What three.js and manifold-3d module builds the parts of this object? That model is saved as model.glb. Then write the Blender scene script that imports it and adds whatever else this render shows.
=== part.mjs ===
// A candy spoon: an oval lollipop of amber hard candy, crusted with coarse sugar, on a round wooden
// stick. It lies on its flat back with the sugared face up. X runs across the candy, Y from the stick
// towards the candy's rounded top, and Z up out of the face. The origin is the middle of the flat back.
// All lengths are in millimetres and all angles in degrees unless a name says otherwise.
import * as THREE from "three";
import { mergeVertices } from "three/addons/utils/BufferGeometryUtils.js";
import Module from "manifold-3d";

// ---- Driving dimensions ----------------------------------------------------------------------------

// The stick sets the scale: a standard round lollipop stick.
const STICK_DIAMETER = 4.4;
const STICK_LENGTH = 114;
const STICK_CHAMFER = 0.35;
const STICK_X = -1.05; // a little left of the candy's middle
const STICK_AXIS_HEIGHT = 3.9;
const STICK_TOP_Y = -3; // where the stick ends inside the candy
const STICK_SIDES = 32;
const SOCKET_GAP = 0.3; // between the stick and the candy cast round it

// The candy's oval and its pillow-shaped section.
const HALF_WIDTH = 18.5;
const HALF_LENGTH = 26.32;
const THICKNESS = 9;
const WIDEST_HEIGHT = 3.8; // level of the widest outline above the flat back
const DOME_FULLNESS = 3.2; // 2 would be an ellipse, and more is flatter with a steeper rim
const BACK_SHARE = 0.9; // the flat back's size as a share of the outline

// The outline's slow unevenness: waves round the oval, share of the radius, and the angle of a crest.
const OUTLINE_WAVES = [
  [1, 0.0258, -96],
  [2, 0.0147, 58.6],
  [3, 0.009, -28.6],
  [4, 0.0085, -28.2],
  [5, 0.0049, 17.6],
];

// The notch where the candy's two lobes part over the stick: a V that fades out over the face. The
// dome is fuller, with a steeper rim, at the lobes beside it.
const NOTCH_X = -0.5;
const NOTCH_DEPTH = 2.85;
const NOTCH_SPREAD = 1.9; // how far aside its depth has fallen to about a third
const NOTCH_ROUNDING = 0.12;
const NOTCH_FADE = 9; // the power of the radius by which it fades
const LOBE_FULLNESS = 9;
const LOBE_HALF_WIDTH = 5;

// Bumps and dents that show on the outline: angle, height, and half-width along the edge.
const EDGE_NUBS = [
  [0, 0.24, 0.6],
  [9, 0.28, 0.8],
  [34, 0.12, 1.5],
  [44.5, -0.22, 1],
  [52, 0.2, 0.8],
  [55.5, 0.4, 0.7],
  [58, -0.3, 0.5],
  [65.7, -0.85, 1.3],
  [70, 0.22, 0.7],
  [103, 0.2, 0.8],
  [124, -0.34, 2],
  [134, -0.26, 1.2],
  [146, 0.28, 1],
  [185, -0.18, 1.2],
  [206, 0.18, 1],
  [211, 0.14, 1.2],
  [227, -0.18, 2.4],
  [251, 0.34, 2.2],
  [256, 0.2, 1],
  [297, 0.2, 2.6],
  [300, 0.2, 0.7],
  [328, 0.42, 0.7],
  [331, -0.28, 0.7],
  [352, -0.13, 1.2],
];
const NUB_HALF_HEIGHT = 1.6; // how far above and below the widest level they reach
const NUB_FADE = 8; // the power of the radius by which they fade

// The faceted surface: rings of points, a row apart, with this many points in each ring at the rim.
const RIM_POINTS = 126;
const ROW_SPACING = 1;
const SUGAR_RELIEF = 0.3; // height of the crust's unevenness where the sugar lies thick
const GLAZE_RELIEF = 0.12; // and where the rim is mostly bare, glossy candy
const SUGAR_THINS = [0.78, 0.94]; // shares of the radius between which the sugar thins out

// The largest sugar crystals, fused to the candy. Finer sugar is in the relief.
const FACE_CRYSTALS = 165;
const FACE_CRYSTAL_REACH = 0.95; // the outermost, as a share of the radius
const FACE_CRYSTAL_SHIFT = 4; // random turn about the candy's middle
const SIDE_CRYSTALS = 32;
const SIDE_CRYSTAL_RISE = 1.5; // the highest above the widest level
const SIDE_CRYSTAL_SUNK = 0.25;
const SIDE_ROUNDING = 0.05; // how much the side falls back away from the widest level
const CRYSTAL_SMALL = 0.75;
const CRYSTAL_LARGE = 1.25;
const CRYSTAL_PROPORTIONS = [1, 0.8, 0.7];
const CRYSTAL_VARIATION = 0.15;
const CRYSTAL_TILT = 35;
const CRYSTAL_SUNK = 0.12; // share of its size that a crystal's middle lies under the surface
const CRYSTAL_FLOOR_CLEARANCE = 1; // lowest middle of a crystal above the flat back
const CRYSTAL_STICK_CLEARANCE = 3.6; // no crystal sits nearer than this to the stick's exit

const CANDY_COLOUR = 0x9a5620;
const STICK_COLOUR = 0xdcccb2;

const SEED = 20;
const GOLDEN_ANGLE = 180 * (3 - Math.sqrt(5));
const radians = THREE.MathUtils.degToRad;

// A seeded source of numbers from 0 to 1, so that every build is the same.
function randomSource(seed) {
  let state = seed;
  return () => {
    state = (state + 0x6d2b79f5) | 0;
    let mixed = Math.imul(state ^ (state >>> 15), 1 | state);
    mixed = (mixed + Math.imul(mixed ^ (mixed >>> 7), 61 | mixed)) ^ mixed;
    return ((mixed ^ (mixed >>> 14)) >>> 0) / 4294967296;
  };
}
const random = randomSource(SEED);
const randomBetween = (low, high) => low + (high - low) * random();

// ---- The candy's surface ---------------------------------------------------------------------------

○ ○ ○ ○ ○

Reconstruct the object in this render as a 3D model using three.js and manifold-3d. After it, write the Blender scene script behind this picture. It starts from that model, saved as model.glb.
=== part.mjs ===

○ ○ ○ ○ ○

▸ WRITTEN REQUEST: Transcribe nothing but the lines from the line with "What three.js and" through the line with "---- Driving dimensions", reproducing each exactly.

▸ PROBLEM SOLUTION:
What three.js and manifold-3d module builds the parts of this object? That model is saved as model.glb. Then write the Blender scene script that imports it and adds whatever else this render shows.
=== part.mjs ===
// A candy spoon: an oval lollipop of amber hard candy, crusted with coarse sugar, on a round wooden
// stick. It lies on its flat back with the sugared face up. X runs across the candy, Y from the stick
// towards the candy's rounded top, and Z up out of the face. The origin is the middle of the flat back.
// All lengths are in millimetres and all angles in degrees unless a name says otherwise.
import * as THREE from "three";
import { mergeVertices } from "three/addons/utils/BufferGeometryUtils.js";
import Module from "manifold-3d";

// ---- Driving dimensions ----------------------------------------------------------------------------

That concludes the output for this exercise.